When a business’s finances don’t support conventional financing, small- and medium-sized businesses may be eligible to take advantage of special government programs. For example, Small Business Administration loans help offset the risk to lending institutions:
SBA 7(a) program – This loan is partially guaranteed by the government, which means there’s less risk to the bank/institution. The institution lends 100 percent of the money, and in the event of a default, the government steps in.
On the business side, this is a good option for a younger business and helps establish credit. There are a number of 7(a) programs and subset programs. Rates and terms vary.
SBA 504 program – This loan is more of a direct loan with the government; it works in tandem with a bank loan, so there are actually two loans, and the bank and government share in the risk.
These loans can decrease the amount needed at close, and the SBA portion financed provides for fixed rates up to 20 years. This program can be used for a business’s expanding needs.
Although there are no special financial programs for women-owned businesses, the Office of Women’s Business Ownership is a national program that can help female entrepreneurs coordinate with SBA programs and also help with business training, counseling, and navigating federal contracts.
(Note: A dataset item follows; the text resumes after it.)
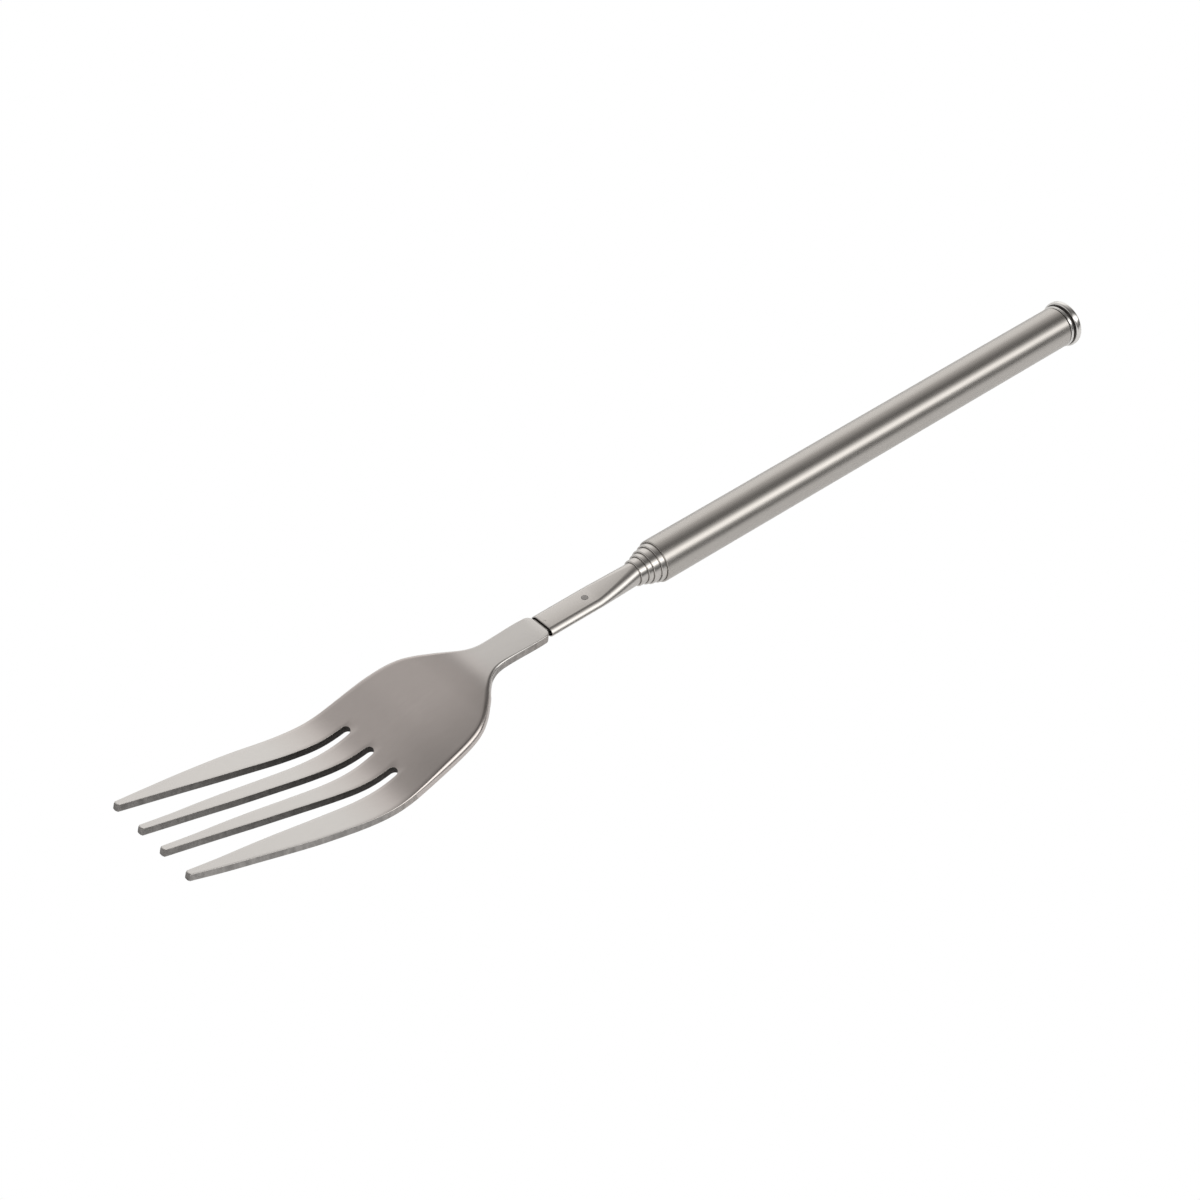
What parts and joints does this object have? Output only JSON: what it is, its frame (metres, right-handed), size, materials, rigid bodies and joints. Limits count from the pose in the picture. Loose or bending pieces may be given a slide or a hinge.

Partnering with a Financial Institution
“Just as your business works closely or partners with legal counsel, an accountant, or business mentor, it’s best to start early to establish a partner for your financial needs — someone who can help with short- and long-term planning,” says Blasser.
Once you’ve met with your financial partner, it’s important to be willing to provide any information requested in a timely fashion. Be open and honest to show them that you are a good business for them to partner with, too. Explain your needs, and let them recommend a product or solution that is the best fit for you.